Similarly, as to TVM's liability, we conclude the first prong of the test in Greater Kansas City Laborers-whether JNL so controlled TVM, the two entities were independent in form only-was met because JNL was TVM's sole customer, TVM never paid the $100,000 for the purported purchase of JNL's tools, and JNL did not thereafter pay TVM for tool rentals. See Greater Kansas City Laborers, 104 F.3d at 1055 (equity will set aside transaction when it does not carry earmarks of arm's length bargain). However, as with the McAllisters, given the paucity of evidence in the record concerning TVM, and the lack of explanation on the second prong of the test-whether TVM was used as a subterfuge to defeat public convenience, justify wrong, or perpetrate a fraud-we also find trialworthy issues on this prong as to TVM.
For the foregoing reasons, we reverse the judgment of the district court and remand for further proceedings consistent with this opinion.
2. During oral argument appellees indicated there were some contributions made during this period, although this issue appeared undisputed in the district court.
3. We summarize our findings as to what the record showed, because some of the evidence upon which the Funds relied was not helpful, e.g., the checking-account statements did not reflect the source of the deposits or to whom checks were written, and some deposition excerpts were taken out of context.
4. At oral argument appellants suggested there were two $100,000 payments to the Internal Revenue Service on JNL's behalf, but the summary judgment record reflected only one.
5. The record is unclear as to when TVM was formed, and there was no evidence as to why it was formed or who owned or controlled it, as to the tools' value when they were essentially given to JNL in 2004, or as to who financially benefitted from the July 2005 sale of the tools.

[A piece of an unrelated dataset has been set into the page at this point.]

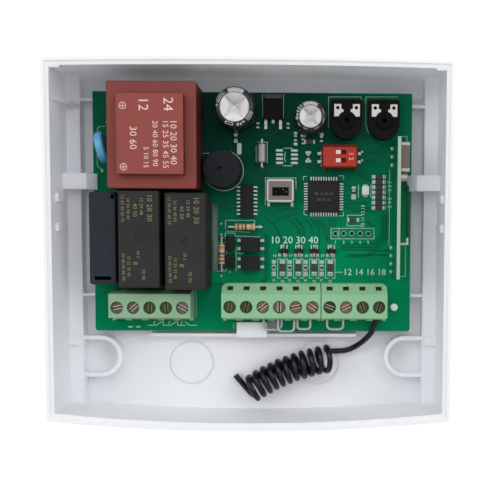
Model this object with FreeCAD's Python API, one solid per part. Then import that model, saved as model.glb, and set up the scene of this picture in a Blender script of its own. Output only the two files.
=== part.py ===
import FreeCAD, Part
import math
import os

# Shutter motor controller: an open tray with its circuit board, lying on its back.
# Millimetres. +Z comes out of the wall, +Y is up on the wall, the origin is under the tray's middle.

V = FreeCAD.Vector
os.makedirs("parts", exist_ok=True)

# Tray
case_width = 120.0
case_depth = 28.3
top_bow = 0.7
bottom_bow = 2.9
wall = 1.6
floor_thickness = 2.0
rim_width = 2.3
rim_depth = 2.6
rim_step_width = 1.1
rim_step_depth = 0.7
corner_radius = 1.3
rail_width = 4.2
rail_height = 5.0
corner_tab_length = 3.0
corner_tab_width = 0.5
corner_tab_drop = 0.9
pocket_radius = 6.6
pocket_wall = 1.25
pocket_from_side = 11.4
pocket_from_bottom = 19.5
pocket_hole_radius = 2.1
pocket_membrane = 0.7
knockout_x = 20.4
knockout_from_bottom = 16.8
knockout_radius = 7.2
score_width = 0.4
score_depth = 0.5
board_rib_width = 1.0
board_rib_length = 66.0
board_rib_gap = 1.0
support_rib_width = 1.0
support_rib_overlap = 3.0
support_rib_ys = (35.2, 9.3, -26.2)
right_rib_drop = 1.4
clip_y = 9.4
clip_length = 4.9
clip_height = 4.0
clip_hook_overlap = 1.5
clip_hook_height = 0.9
latch_nub_ys = (4.0, -4.9)
latch_nub_length = 2.4
latch_nub_proud = 0.9
latch_nub_depth = 9.0
latch_nub_drop = 8.0
wall_rib_y = 32.6
wall_rib_width = 1.1
wall_rib_reach = 4.0
wall_rib_height = 17.0
rail_block_length = 2.8
rail_block_height = 1.5
peg_radius = 1.15
peg_height = 1.5
peg_edge_x = 5.1
peg_edge_y = 7.8

# Board
board_width = 100.0
board_thickness = 1.6
board_standoff = 4.4
board_top_margin = 7.1
wiring_bay = 27.9
board_corner = 0.8
notch_left = -5.5
notch_right = 9.0
notch_depth = 3.1
lug_width = 9.6
slot_width = 1.65
slot_length = 21.4
slot_top = 2.7
peg_clearance = 0.2
pin_radius = 0.4
pin_hole_clearance = 0.1
pin_tail = 1.1
header_hole_radius = 0.5
header_pitch = 2.6
header_first = (26.1, -6.4)
header_holes = 5

# Gaps between neighbours
seat_gap = 0.3
touch_gap = 0.05
running_gap = 0.06

# Fuse
fuse_cover_width = 8.0
fuse_cover_length = 27.8
fuse_cover_height = 13.0
fuse_cover_wall = 0.6
fuse_edge_gap = 1.6
fuse_shift = 0.2
fuse_slot_length = 5.0
fuse_slot_width = 1.1
fuse_notch = 1.3
fuse_base_height = 2.4
fuse_length = 20.0
fuse_radius = 2.5
fuse_cap_length = 5.0
fuse_cap_wall = 0.12
fuse_axis_height = 6.0
clip_metal = 0.4
fuse_clip_length = 5.0

# Relays
relay_width = 12.2
relay_length = 29.0
relay_height = 15.6
relay_wall = 0.7
relay_to_fuse = 1.2
relay_gap = 1.65
relay_terminal_gap = 1.3
relay_step = 0.65
relay_base_height = 1.3
relay_dimple_radius = 1.0
relay_dimple_depth = 0.3
relay_coil_radius = 4.2
relay_coil_share = 0.5
relay_pin_spread = 3.8
relay_pin_inset = 3.0
relay_contact_step = 2.6
relay_core_radius = 1.6
relay_yoke = 0.9
relay_armature_height = 9.2
relay_armature_width = 7.6
relay_armature_thickness = 0.9
relay_armature_gap = 1.0
relay_blade = 0.35

# Transformer
transformer_width = 26.4
transformer_length = 31.4
transformer_tier = 17.0
plateau_width = 19.6
plateau_length = 23.4
plateau_height = 2.8
transformer_wall = 1.2
transformer_fillet = 0.7
transformer_relay_gap = 0.4
transformer_overhang = 0.4
transformer_x = -28.75
core_leg = 3.8
core_length = 27.0
core_stack = 9.0
winding_thickness = 3.1
winding_gap = 0.6

# Terminals
mains_pitch = 5.0
mains_poles = 5
mains_left = -43.6
mains_rear_height = 5.0
mains_depth = 9.6
signal_pitch = 5.08
signal_left_poles = 6
signal_right_poles = 4
signal_left = -9.15
signal_gap = 0.25
signal_rear_height = 6.2
signal_depth = 11.8
terminal_height = 10.0
terminal_front = 3.7
terminal_lip = 1.3
terminal_lip_height = 4.2
terminal_top_length = 7.35
terminal_corner = 1.4
dovetail = (0.5, 2.4, 7.5)
screw_row = 3.1
signal_screw_shift = 0.3
well_radius = 1.95
screw_head_radius = 1.86
screw_head_height = 1.5
screw_sink = 1.1
screw_shaft_radius = 1.25
screw_shaft_length = 3.8
screw_slot_width = 0.6
screw_slot_depth = 0.7
cage_width = 3.6
cage_depth = 4.6
cage_height = 5.4
cage_wall = 0.7
cage_floor = 1.0
entry_width = 3.0
entry_height = 3.4
window_width = 1.9
window_floor = 3.0
window_length = 1.2
window_setback = 1.1
wire_radius = 0.4
# Link from each signal pole to the next: shifts of its two legs, reach and height
signal_links = (None, None, (-0.1, 0.45, 3.0, 2.15), (-0.6, -0.6, 3.5, 3.05), (0.4, -0.6, 2.8, 2.6), None,
                (-0.6, -0.6, 2.8, 2.6), None, None)

# Antenna
antenna_radius = 0.9
coil_turns = 11
coil_radius = 3.75
coil_start = (24.7, 0.3208)
coil_pull = (10.2, 0.4068)
coil_end = (-1.15, 0.6935)
coil_lift = 0.35
coil_lean = 1.3
coil_lean_turns = 5
coil_wobble = 0.06
coil_entry = (25.1, 0.2545)
coil_entry_way = (-0.99, -0.02)
coil_leave = (-2.1, 0.7097)
coil_leave_way = (-0.643, 0.766)
coil_tail = 6.2
antenna_pad = (38.95, 4.2, 2.9)
antenna_points = ((38.55, -0.068, 2.5), (37.6, 0.022, 1.4), (35.6, 0.111, -1.0), (33.2, 0.19, -3.6), (30.3, 0.247, -4.73))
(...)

6. As they did below, appellants argue the district court should have applied the three-part test Missouri courts use for determining whether corporate owners should be held personally liable for corporate debts: (1) control, not mere majority or stock control, but complete domination, not only of finances, but of policy and business practice concerning the transaction, such that the corporate entity had no separate existence; (2) breach of duty-where such control was used to commit wrong or fraud, to perpetrate the violation of a statutory or other legal duty, or to commit an unjust or dishonest act in contravention of the plaintiff's rights; and (3) the control and breach of duty proximately caused the plaintiff's injury. See Mobius Mgmt. Sys., Inc., v. W. Physician Search, LLC, 175 S.W.3d 186, 188-89 (Mo.Ct.App.2005); see also Collet v. Am. Nat'l Stores, Inc., 708 S.W.2d 273, 283-87 (Mo.Ct.App.1986) (applying tripartite test to determine whether one corporation was liable for debts of another corporation). The district court acknowledged the Missouri tripartite test and found it similar, and in any event, our conclusions as to the grant of summary judgment do not change if the Missouri tripartite test is applied.
BYE, Circuit Judge.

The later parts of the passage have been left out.